The effect of such a proposal is predictable. Mundkars facing prolonged uncertainty are offered immediate reassurance through continued occupation without the pressure of alienation. Bhatkars, on the other hand, find their proprietary and inheritance rights further constrained, not by adjudication but by legislative embargo. Two distinct classes of electorate are thus created, one experiencing perceived protection and the other experiencing deepening grievance.

This bifurcation carries electoral implications. Measures that prolong the status quo tend to generate short term political comfort among beneficiaries, even when long term resolution remains elusive. The assurance of continued occupation, framed as protection, becomes an attractive proposition in the months preceding an election. That such reassurance is achieved by deferring, rather than resolving, adjudication is a distinction that is often lost in public discourse.

The constitutional sustainability of such an approach remains uncertain.
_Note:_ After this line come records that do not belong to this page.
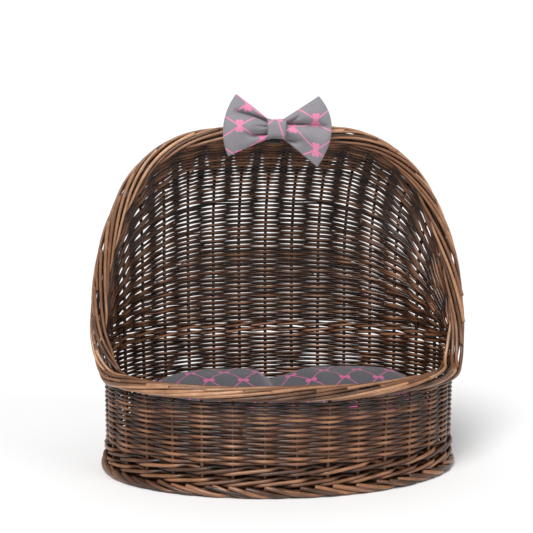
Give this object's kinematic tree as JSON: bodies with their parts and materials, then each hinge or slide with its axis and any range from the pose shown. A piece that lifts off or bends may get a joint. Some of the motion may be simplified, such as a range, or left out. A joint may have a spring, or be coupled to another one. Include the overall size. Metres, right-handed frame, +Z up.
{
  "type": "hooded wicker pet bed",
  "caption": "Oval woven willow pet bed with a half-dome hood over the back, a rolled rim, a loose padded cushion and a fabric bow on the arch.",
  "frame": {"origin": "middle of the underside, centred on the overall outline", "axes": "+Z up, -Y out of the open front, +X along the width to the right as seen from the front"},
  "size_m": [0.5605, 0.3986, 0.5461],
  "materials": {
    "willow": "satin",
    "willow_rim": "satin",
    "cushion_fabric": "matt woven",
    "bow_fabric": "matt woven"
  },
  "bodies": {
    "basket": {"foot_border": "willow", "base_weave_bottom": "willow", "base_weave_top": "willow", "base_stick_1": "willow", "base_stick_2": "willow", "base_stick_3": "willow", "base_stick_4": "willow", "base_stick_5": "willow", "base_stick_6": "willow", "lower_wale_outer": "willow", "lower_wale_inner": "willow", "wall_weave_outer": "willow", "wall_weave_inner": "willow", "mid_wale_outer": "willow", "mid_wale_inner": "willow", "hood_weave_outer": "willow", "hood_weave_inner": "willow", "stake_01": "willow", "stake_02": "willow", "stake_03": "willow", "stake_04": "willow", "stake_05": "willow", "stake_06": "willow", "stake_07": "willow", "stake_08": "willow", "stake_09": "willow", "stake_10": "willow", "stake_11": "willow", "stake_12": "willow", "stake_13": "willow", "stake_14": "willow", "stake_15": "willow", "stake_16": "willow", "stake_17": "willow", "stake_18": "willow", "stake_19": "willow", "stake_20": "willow", "stake_21": "willow", "stake_22": "willow", "stake_23": "willow", "stake_24": "willow", "stake_25": "willow", "stake_26": "willow", "stake_27": "willow", "stake_28": "willow", "stake_29": "willow", "stake_30": "willow", "stake_31": "willow", "stake_32": "willow", "rim_border": "willow_rim", "bow_loop_left": "bow_fabric", "bow_loop_right": "bow_fabric", "bow_knot": "bow_fabric", "bow_strap": "bow_fabric"},
    "cushion": {"cushion": "cushion_fabric"}
  },
  "joints": [
    {"name": "cushion_lift", "type": "slide", "parent": "basket", "child": "cushion", "axis": [0, 0, 1], "range_m": [0, 0.1]}
  ]
}
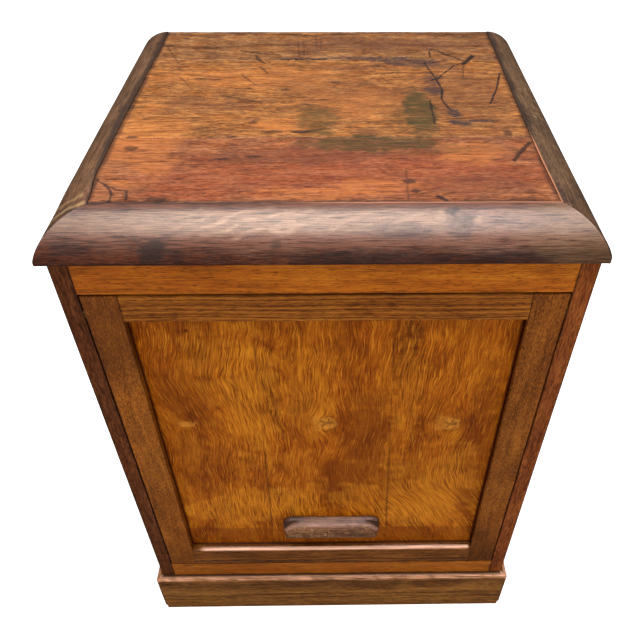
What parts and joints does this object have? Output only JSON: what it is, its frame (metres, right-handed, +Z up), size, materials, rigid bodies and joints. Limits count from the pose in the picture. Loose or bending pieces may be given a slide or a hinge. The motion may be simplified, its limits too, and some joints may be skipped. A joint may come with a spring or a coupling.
{
  "type": "lift-front pedestal cabinet",
  "caption": "Free-standing wooden pedestal cabinet with a bullnose-bordered top, a plinth, and a framed and panelled front door that lifts up and out by a half-moon finger pull.",
  "frame": {"origin": "centre of the footprint, on the floor, under the centre of the object's bounding box", "axes": "+Z up, -Y out of the door, +X to the right of someone who faces the door"},
  "size_m": [0.436, 0.395, 0.5895],
  "materials": {
    "carcass_wood": "side frames: aged brown hardwood, waxed, satin",
    "stile_wood": "front edges of the sides: red-brown hardwood, darker on the left, worn arrises",
    "rail_wood": "golden orange-brown hardwood with fine straight grain, satin",
    "top_boards": "orange-red hardwood with dark streaks, cracks, scratches and greenish black stains, satin",
    "border_wood": "dark purple-brown hardwood with a soft pale sheen, greener at the sides",
    "plinth_wood": "mid brown hardwood with a paler worn top edge, satin",
    "door_frame_wood": "mid brown hardwood with dark straight grain lines",
    "door_panel_wood": "golden amber hardwood with mottled figure, knots and darker patches",
    "pull_wood": "dark grey-brown hardwood, speckled by wear",
    "back_wood": "unpolished brown boards, matt",
    "inner_wood": "unfinished pale wood, matt",
    "iron": "old iron screws, nails and pins, dull with spots of rust",
    "brass": "tarnished brass bushes"
  },
  "bodies": {
    "cabinet": {"side_front_stile_left": "stile_wood", "side_rear_stile_left": "carcass_wood", "side_top_rail_left": "carcass_wood", "side_bottom_rail_left": "carcass_wood", "side_panel_left": "carcass_wood", "side_front_stile_right": "stile_wood", "side_rear_stile_right": "carcass_wood", "side_top_rail_right": "carcass_wood", "side_bottom_rail_right": "carcass_wood", "side_panel_right": "carcass_wood", "front_top_rail": "rail_wood", "front_bottom_rail": "rail_wood", "back_top_rail": "back_wood", "back_bottom_rail": "back_wood", "back_board_left": "back_wood", "back_board_middle": "back_wood", "back_board_right": "back_wood", "back_nails": "iron", "bottom_board_front": "inner_wood", "bottom_board_back": "inner_wood", "bottom_nails": "iron", "bearer_left": "inner_wood", "bearer_right": "inner_wood", "bearer_screws": "iron", "door_stop_left": "inner_wood", "door_stop_right": "inner_wood", "pivot_bush_left": "brass", "pivot_bush_right": "brass", "top_board_front": "top_boards", "top_board_middle": "top_boards", "top_board_back": "top_boards", "border_front": "border_wood", "border_left": "border_wood", "border_right": "border_wood", "top_batten_left": "inner_wood", "top_batten_right": "inner_wood", "top_back_strip": "back_wood", "batten_screws": "iron", "top_screws": "iron", "plinth_front": "plinth_wood", "plinth_left": "plinth_wood", "plinth_right": "plinth_wood", "plinth_back": "plinth_wood", "plinth_blocks": "inner_wood", "plinth_screws": "iron"},
    "door": {"door_stile_left": "door_frame_wood", "door_stile_right": "door_frame_wood", "door_top_rail": "door_frame_wood", "door_bottom_rail": "door_frame_wood", "door_board_left": "door_panel_wood", "door_board_middle": "door_panel_wood", "door_board_right": "door_panel_wood", "door_pull": "pull_wood", "pull_screws": "iron", "pivot_pin_left": "iron", "pivot_pin_right": "iron"}
  },
  "joints": [
    {"name": "door_lift", "type": "hinge", "parent": "cabinet", "child": "door", "pos_m": [0, -0.1815, 0.5037], "axis": [-1, 0, 0], "range_deg": [0, 130]}
  ]
}
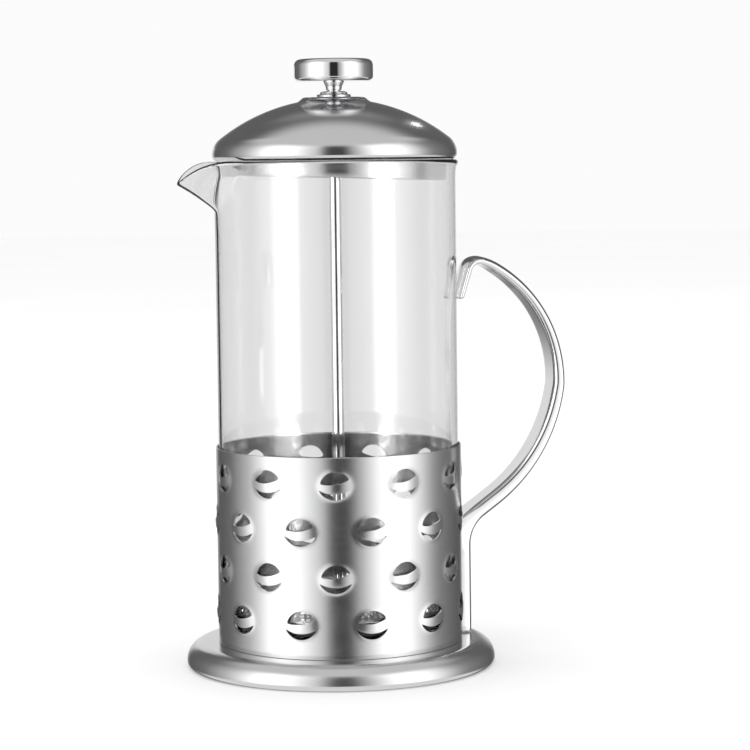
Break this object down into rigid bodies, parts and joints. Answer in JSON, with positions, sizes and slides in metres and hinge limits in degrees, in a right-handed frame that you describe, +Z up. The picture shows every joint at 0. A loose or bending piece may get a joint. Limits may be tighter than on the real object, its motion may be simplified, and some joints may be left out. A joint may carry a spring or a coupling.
{
  "type": "french press",
  "caption": "Glass plunger coffee maker in a perforated steel sleeve with a flanged base, band handle, domed lid and filter plunger.",
  "frame": {"origin": "on the surface the press stands on, on the axis of the beaker", "axes": "+Z up along the plunger rod, +X towards the handle, -X towards the pouring spout"},
  "size_m": [0.1593, 0.124, 0.2424],
  "materials": {
    "satin_steel": "satin brushed stainless steel",
    "polished_steel": "polished stainless steel",
    "chrome": "mirror chrome",
    "spring_steel": "drawn spring wire",
    "screen_mesh": "fine woven stainless wire",
    "glass": "clear borosilicate glass",
    "brass": "turned brass",
    "nylon": "natural nylon",
    "silicone": "matt silicone"
  },
  "bodies": {
    "holder": {"base_flange": "satin_steel", "bottom_plate": "satin_steel", "base_cushion": "silicone", "sleeve": "satin_steel", "handle": "polished_steel"},
    "glass": {"beaker": "glass"},
    "lid": {"lid_dome": "polished_steel", "lid_liner": "satin_steel", "guide_bush": "polished_steel", "guide_washer": "nylon", "guide_nut": "satin_steel"},
    "plunger": {"rod": "polished_steel", "rod_collar": "polished_steel"},
    "knob": {"knob": "chrome", "knob_insert": "brass", "knob_stem": "chrome"},
    "filter": {"coil_plate": "satin_steel", "edge_spring": "spring_steel", "filter_screen": "screen_mesh", "cross_plate": "satin_steel", "hub_boss": "satin_steel"}
  },
  "joints": [
    {"name": "beaker_lift", "type": "slide", "parent": "holder", "child": "glass", "axis": [0, 0, 1], "range_m": [0, 0.1]},
    {"name": "lid_lift", "type": "slide", "parent": "glass", "child": "lid", "axis": [0, 0, 1], "range_m": [0, 0.2]},
    {"name": "plunge", "type": "slide", "parent": "lid", "child": "plunger", "axis": [0, 0, 1], "range_m": [0, 0.16]},
    {"name": "knob_unscrew", "type": "hinge", "parent": "plunger", "child": "knob", "pos_m": [0, 0, 0.2332], "axis": [0, 0, 1], "continuous": true},
    {"name": "filter_unscrew", "type": "hinge", "parent": "plunger", "child": "filter", "pos_m": [0, 0, 0.023], "axis": [0, 0, 1], "continuous": true}
  ]
}
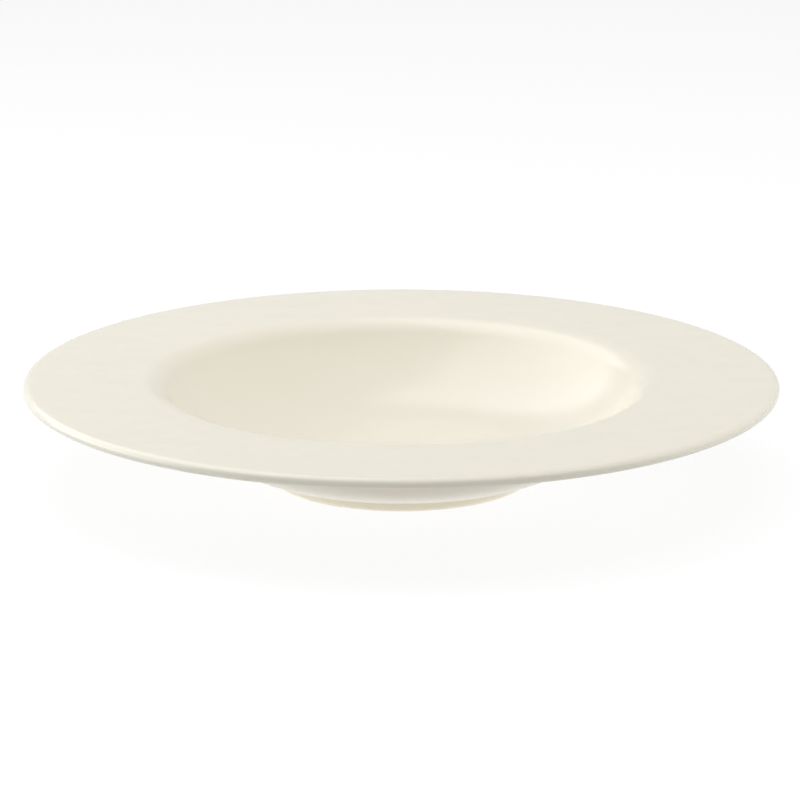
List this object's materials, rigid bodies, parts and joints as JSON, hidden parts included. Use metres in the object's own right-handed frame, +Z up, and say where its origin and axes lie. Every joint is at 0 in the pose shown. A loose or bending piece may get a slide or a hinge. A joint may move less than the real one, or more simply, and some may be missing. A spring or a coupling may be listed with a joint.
{
  "type": "pasta bowl",
  "caption": "Round pasta bowl with a wide, almost level rim, a deep round well and a low foot ring, in ivory glazed porcelain.",
  "frame": {"origin": "on the bowl's axis, in the plane that the foot ring stands on", "axes": "+Z up along the bowl's axis, out of the open well"},
  "size_m": [0.3, 0.3, 0.042],
  "materials": {
    "porcelain": "matte",
    "glaze": "polished"
  },
  "bodies": {
    "root": {"porcelain_body": "porcelain", "glaze_coat": "glaze", "base_glaze": "glaze"}
  },
  "joints": []
}
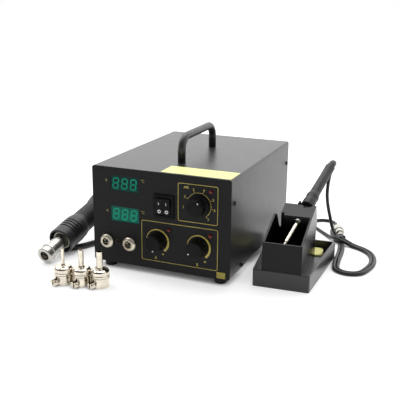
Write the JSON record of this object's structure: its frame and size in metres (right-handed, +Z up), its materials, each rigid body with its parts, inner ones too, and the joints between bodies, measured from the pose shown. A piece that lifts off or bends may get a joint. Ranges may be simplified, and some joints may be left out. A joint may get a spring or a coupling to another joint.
{
  "type": "hot air rework station",
  "caption": "Bench rework station with a black steel case, hot-air handpiece on a hose, clamp-on nozzles, and a soldering iron resting in a stand with a sponge tray.",
  "frame": {"origin": "on the bench, under the centre of the box round the whole kit without its free cords", "axes": "+Z up, +Y from the front panel to the back, +X to the right as seen from the front"},
  "size_m": [0.4676, 0.4118, 0.1717],
  "materials": {
    "case_black": "satin black paint",
    "zinc_sheet": "zinc-plated sheet",
    "foot_rubber": "soft black",
    "handle_black": "smooth black",
    "screw_black": "blackened steel",
    "display_window": "tinted green",
    "display_body": "dark",
    "knob_black": "fine-grained black",
    "shaft_steel": "turned steel",
    "switch_black": "black",
    "led_red": "dark red lens",
    "socket_chrome": "bright plate",
    "socket_black": "black insulator",
    "contact_brass": "bright",
    "label_paper": "blank film labels",
    "inlet_black": "black",
    "hose_rubber": "matt black",
    "air_tube_clear": "milky silicone",
    "pump_body": "grey",
    "core_steel": "laminated steel",
    "coil_copper": "enamelled copper",
    "board_green": "green laminate",
    "component_black": "moulded parts",
    "heat_sink_metal": "extruded",
    "gun_steel": "satin steel",
    "gun_plastic": "fine-grained dark grey",
    "ceramic_white": "ceramic",
    "nozzle_nickel": "bright nickel",
    "stand_metal": "black crackle paint",
    "cup_metal": "satin",
    "sponge_yellow": "open cellulose",
    "tip_copper": "plated copper",
    "iron_steel": "satin steel",
    "iron_plastic": "dark grey",
    "cord_rubber": "matt dark grey",
    "tie_plastic": "black",
    "plug_chrome": "bright plate"
  },
  "bodies": {
    "station": {"top_cover": "case_black", "front_panel": "case_black", "rear_panel": "case_black", "chassis_base": "zinc_sheet", "feet": "foot_rubber", "pump_mounts": "foot_rubber", "carry_handle": "handle_black", "case_screws": "screw_black", "display_windows": "display_window", "display_modules": "display_body", "potentiometers": "shaft_steel", "switch_housing": "switch_black", "indicator_leds": "led_red", "socket_shells": "socket_chrome", "socket_inserts": "socket_black", "socket_pins": "contact_brass", "standoffs": "contact_brass", "blank_labels": "label_paper", "power_inlet": "inlet_black", "fuse_holder": "inlet_black", "hose_gland": "inlet_black", "air_hose": "hose_rubber", "air_tube": "air_tube_clear", "air_pump": "pump_body", "transformer_core": "core_steel", "transformer_coil": "coil_copper", "circuit_boards": "board_green", "board_parts": "component_black", "heat_sink": "heat_sink_metal", "stand_base": "stand_metal", "stand_holder": "stand_metal", "iron_yoke": "stand_metal", "iron_cup": "cup_metal"},
    "airflow_control": {"airflow_knob": "knob_black", "airflow_shaft": "shaft_steel"},
    "left_heat_control": {"left_heat_knob": "knob_black", "left_heat_shaft": "shaft_steel"},
    "right_heat_control": {"right_heat_knob": "knob_black", "right_heat_shaft": "shaft_steel"},
    "left_switch": {"left_rocker": "switch_black"},
    "right_switch": {"right_rocker": "switch_black"},
    "handpiece": {"gun_barrel": "gun_steel", "muzzle_ring": "gun_steel", "heater_core": "ceramic_white", "gun_shroud": "gun_plastic", "gun_grip": "gun_plastic", "hose_boot": "hose_rubber"},
    "nozzle_small": {"small_nozzle": "nozzle_nickel"},
    "nozzle_medium": {"medium_nozzle": "nozzle_nickel"},
    "nozzle_large": {"large_nozzle": "nozzle_nickel"},
    "wiping_sponge": {"sponge": "sponge_yellow"},
    "iron": {"iron_tip": "tip_copper", "iron_barrel": "iron_steel", "iron_handle": "iron_plastic", "iron_boot": "cord_rubber", "iron_cord": "cord_rubber", "cord_tie": "tie_plastic", "cord_loop_right": "cord_rubber", "cord_loop_left": "cord_rubber", "cord_plug": "plug_chrome"}
  },
  "joints": [
    {"name": "airflow_turn", "type": "hinge", "parent": "station", "child": "airflow_control", "pos_m": [0.0431, -0.0873, 0.0994], "axis": [0, 1, 0], "range_deg": [-177, 103]},
    {"name": "left_heat_turn", "type": "hinge", "parent": "station", "child": "left_heat_control", "pos_m": [-0.0123, -0.0873, 0.0464], "axis": [0, 1, 0], "range_deg": [0, 280]},
    {"name": "right_heat_turn", "type": "hinge", "parent": "station", "child": "right_heat_control", "pos_m": [0.0431, -0.0873, 0.0464], "axis": [0, 1, 0], "range_deg": [-20, 260]},
    {"name": "left_switch_rock", "type": "hinge", "parent": "station", "child": "left_switch", "pos_m": [-0.00805, -0.0863, 0.0928], "axis": [-1, 0, 0], "range_deg": [0, 20]},
    {"name": "right_switch_rock", "type": "hinge", "parent": "station", "child": "right_switch", "pos_m": [0.00185, -0.0863, 0.0928], "axis": [-1, 0, 0], "range_deg": [0, 20]},
    {"name": "handpiece_lift", "type": "hinge", "parent": "station", "child": "handpiece", "pos_m": [-0.15093, 0.10193, 0.06571], "axis": [-0.9982, 0.0593, 0], "range_deg": [0, 30], "deforming": ["air_hose"]},
    {"name": "small_nozzle_lift", "type": "slide", "parent": "station", "child": "nozzle_small", "axis": [0, 0, 1], "range_m": [0, 0.06]},
    {"name": "medium_nozzle_lift", "type": "slide", "parent": "station", "child": "nozzle_medium", "axis": [0, 0, 1], "range_m": [0, 0.06]},
    {"name": "large_nozzle_lift", "type": "slide", "parent": "station", "child": "nozzle_large", "axis": [0, 0, 1], "range_m": [0, 0.06]},
    {"name": "sponge_lift", "type": "slide", "parent": "station", "child": "wiping_sponge", "axis": [0, 0, 1], "range_m": [0, 0.034]},
    {"name": "iron_draw", "type": "slide", "parent": "station", "child": "iron", "axis": [0.1151, 0.9112, 0.3955], "range_m": [0, 0.16]}
  ]
}
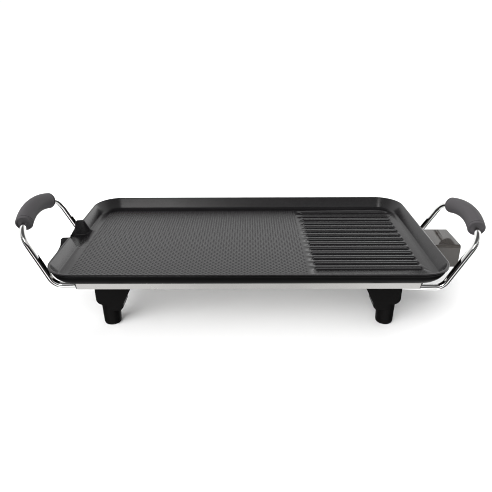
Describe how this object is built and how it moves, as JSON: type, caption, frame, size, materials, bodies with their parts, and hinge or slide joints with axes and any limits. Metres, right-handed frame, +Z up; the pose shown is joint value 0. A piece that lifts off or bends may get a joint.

Interference with property rights, particularly when untethered to procedural reform or time bound resolution, invites scrutiny under established principles of proportionality and reasonableness. Whether such legislation would withstand judicial review is a question that cannot be lightly dismissed.


Demands for governance


Structural reorganisation and welfare assurances are foregrounded, while underlying adjudicatory failures remain unaddressed. Past performance, rather than present promise, becomes the most reliable predictor of future outcome.

The true measure of commitment to social justice lies not in symbolic district creation or legislative announcement, but in the quiet work of clearing backlogs, enforcing timelines and restoring certainty to legal relationships. Until that occurs, the idea of the khushal mundkar risks remaining an electoral comfort rather than a substantive resolution.